CHALLENGE: Where a line holds the word "this", copy that line.

------------------------------------------------------------

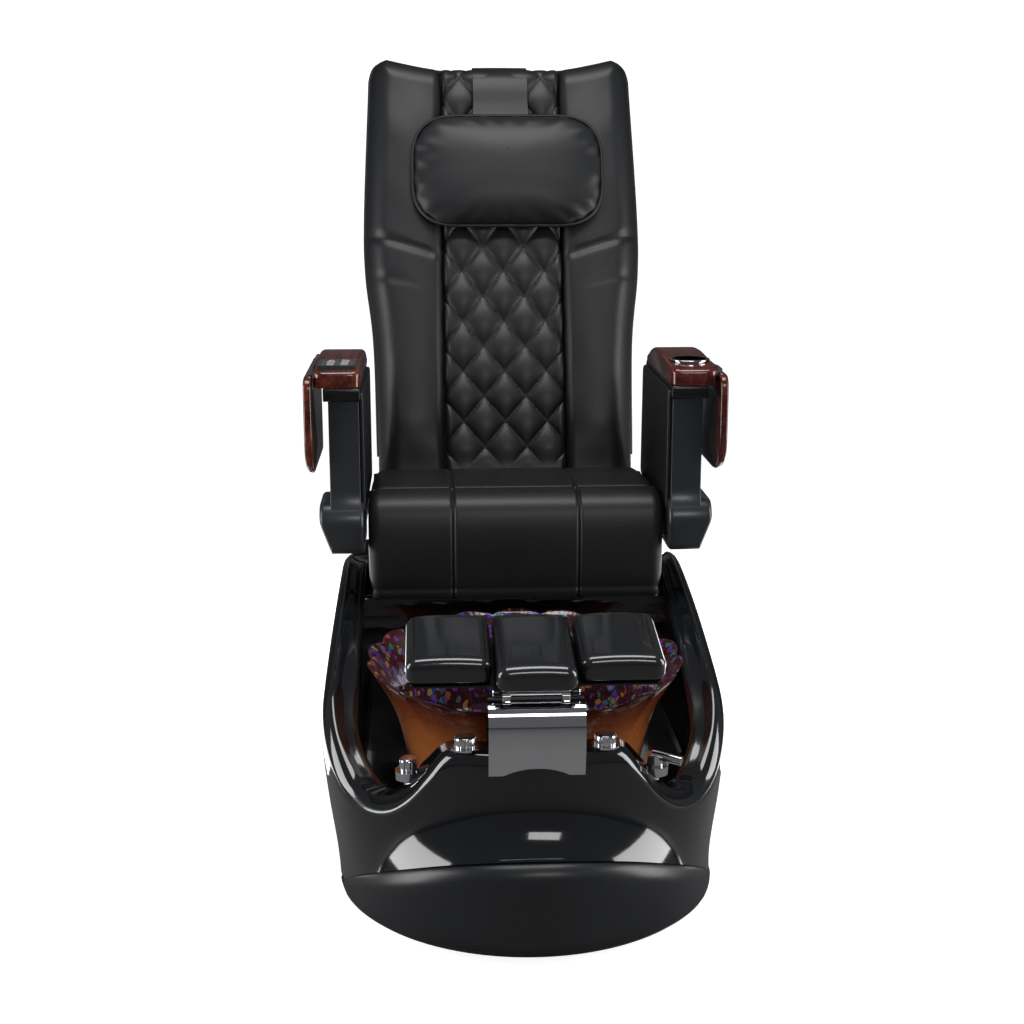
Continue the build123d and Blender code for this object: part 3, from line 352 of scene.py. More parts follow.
wood_group, gin, gout = new_group(
    "wood_figure",
    [("Stretch", "NodeSocketFloat", 1.0)],
    [("Figure", "NodeSocketFloat"), ("Pores", "NodeSocketFloat")],
)
where = node(wood_group, "ShaderNodeTexCoord")
place_grain = node(wood_group, "ShaderNodeMapping")
place_grain.inputs["Scale"].default_value = (22.0, 1.6, 16.0)
bands = node(wood_group, "ShaderNodeTexNoise", Scale=2.2, Detail=8.0, Distortion=1.4)
pores = node(wood_group, "ShaderNodeTexNoise", Scale=26.0, Detail=3.0)
link = wood_group.links.new
link(where.outputs["Object"], place_grain.inputs["Vector"])
link(place_grain.outputs["Vector"], bands.inputs["Vector"])
link(place_grain.outputs["Vector"], pores.inputs["Vector"])
link(bands.outputs["Fac"], gout.inputs["Figure"])
link(pores.outputs["Fac"], gout.inputs["Pores"])

crackle_group, gin, gout = new_group(
    "crackle_glaze",
    [("Scale", "NodeSocketFloat", 60.0)],
    [("Flecks", "NodeSocketFloat"), ("Hue", "NodeSocketFloat"), ("Edges", "NodeSocketFloat")],
)
where = node(crackle_group, "ShaderNodeTexCoord")
bend = node(crackle_group, "ShaderNodeTexNoise", Scale=9.0, Detail=2.0)
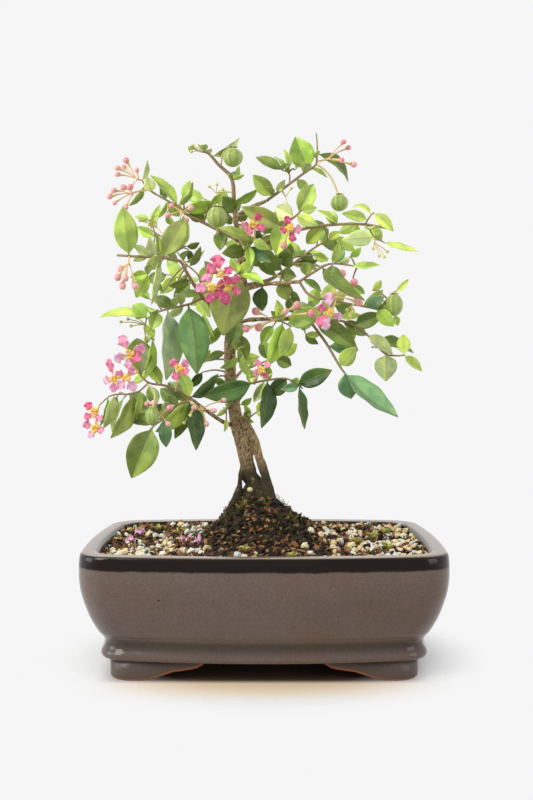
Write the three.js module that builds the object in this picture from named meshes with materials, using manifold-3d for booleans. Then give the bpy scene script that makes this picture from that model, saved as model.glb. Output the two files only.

------------------------------------------------------------

WRITTEN RESPONSE:
Continue the build123d and Blender code for this object: part 3, from line 352 of scene.py. More parts follow.
Write the three.js module that builds the object in this picture from named meshes with materials, using manifold-3d for booleans. Then give the bpy scene script that makes this picture from that model, saved as model.glb. Output the two files only.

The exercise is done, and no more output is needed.